Antoine Demailly travaille depuis plus de 20 ans sur l’éducation alimentaire auprès des enfants et des adultes. Il nous raconte :
« Les sens du goût est une association qui milite pour le plaisir de manger. Un plaisir qui est central pour notre santé et notre bien-être. On trouve que venir les voir en leur parlant de plaisir, c’est un super outil pour aller à la rencontre des gens et mettre les personnes en mouvement.
« On fait des ateliers avec des habitants de tout âge, des formations autour de l’éducation au goût et de l’accompagnement de projet pour créer du lien entre différents acteurs d’un territoire. L’alimentation sur un territoire implique de créer du lien, car c’est un sujet très transversal qui implique beaucoup de gens. L’idée est de créer la rencontre, de créer un contexte joyeux, décontracté et convivial pour aider à la coopération.
« Ce qui nous importe le plus est que les gens repartent de nos ateliers avec de jolis souvenirs sur ce qu’ils ont gouté, sur les personnes qu’ils ont rencontré et sur ce qu’ils ont fait ensemble. Pour nous, intervenants de l’éducation à l’alimentation, c’est la meilleure façon de faire découvrir d’autres aliments, d’élargir sa culture alimentaire et de la partager avec d’autres.
« Par exemple, si on découvre la bouillabaisse chez des amis lors d’un repas super sympa, on aura beaucoup plus envie de la refaire à la maison que si notre médecin nous dit il faut que tu manges de la bouillabaisse, c’est important pour ta santé.
« On n’aborde pas les gens avec un message frontal nutritionnel. Cette méthode, on n’y croit pas. Il faut apprendre à s’effacer. Notre envie principale est de créer auprès des gens des moments où ils se sentent bien au sein d’un groupe, où ils découvrent des recettes, les nôtres ou celles des autres participants. Notre vigilance principale est de ne pas être normatifs et de ne pas dire ce qui est bon à manger ou ce qui ne l’est pas. Finalement notre avis compte très peu, car il n’y a pas de raisons que moi, en tant qu’animateur, j’ai de meilleures solutions que les autres.

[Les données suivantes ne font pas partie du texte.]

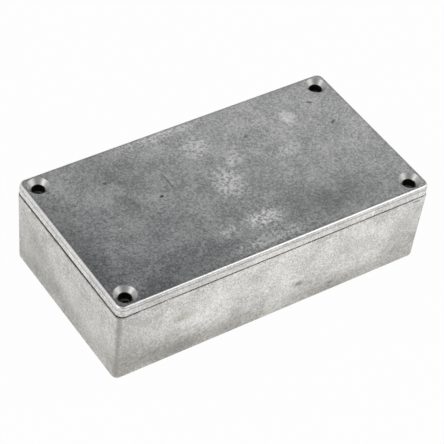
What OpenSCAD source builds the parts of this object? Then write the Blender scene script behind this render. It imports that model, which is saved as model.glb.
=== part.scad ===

« Concrètement, on fait un mixte entre des ateliers cuisine, parfois avec de fiches recettes et d’autre fois pas. Ils peuvent décider de cuisiner autrement que ce qu’on propose. On propose des ateliers sensoriels pendant lesquels on essaie d’être attentifs aux couleurs, aux odeurs, aux textures, aux saveurs des aliments… Puis, on prend un temps pour décrypter les sensibilités de chacun. Ce qui est chouette est qu’on a tous des sensations différentes, des évocations de souvenirs différents autours des couleurs et des saveurs. Ce partage crée des moments conviviaux où chacun se sent écouté et respecté autant que les autres.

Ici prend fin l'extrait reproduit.